Although the recipe does not specify – like any cake batter recipe – your shortening and sugar should be creamed first, then mixed with the egg, followed by your dry ingredients alternated with your liquid (milk) – dry, wet, dry, wet. As far as the crumb topping goes…we found the pastry cutter worked great to cut the butter into the sugar/flour mixture to blend. The recipe also didn’t specify to use white sugar or brown sugar – so we tried both. We recommend brown - and believe this is likely what is intended. The recipe instructions say to bake “until the blueberries are done” – come on Edith, how do you know when a blueberry is done?? 45 minutes seems to be the appropriate time (@325 instead of 350 as suggested by Peter’s mamma).

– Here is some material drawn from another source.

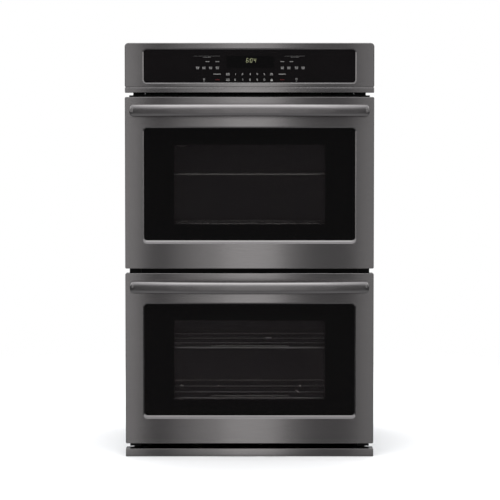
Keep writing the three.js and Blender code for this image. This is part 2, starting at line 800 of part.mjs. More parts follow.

Pans – metal vs. Pyrex – we found the Pyrex pan was the best bet – perfectly baked, not overly brown, nice height on the cake layer. The 9” square metal pan was too large, so the cake layer was too thin and the cake was much more brown. Just a couple of personal modifications we made during a third run through of this recipe – we mixed it up Paula Deen style and swapped the shortening for butter and doubled the streusel crumb topping – oh yeah!

Blueberry Buckle


1 Pint(2 cups) blueberries

1/4 cup shortening
1/2 cup sugar
1 egg
1 cup flour
1 1/2 tsp baking powder
1/3 cup milk
pinch salt

Crumb Mixture:
1/2 cup brown sugar
1/3 cup flour
1/2 tsp cinnamon
1/4 butter


Combine cake ingredients and spread in baking pan. Spread blueberries over batter. Sprinkle with crumb mixture. Bake at 325 degrees for 45 mins.

Overall these recipes were simple in execution. Both make great desserts and are the perfect recipes to take advantage of blueberry season. Although the Blueberry Grunt is a coveted traditional Lunenburg recipe – our sweet tooths naturally gravitate toward the blueberry buckle. This leaves us with the answer to this great debate – we Buckle it!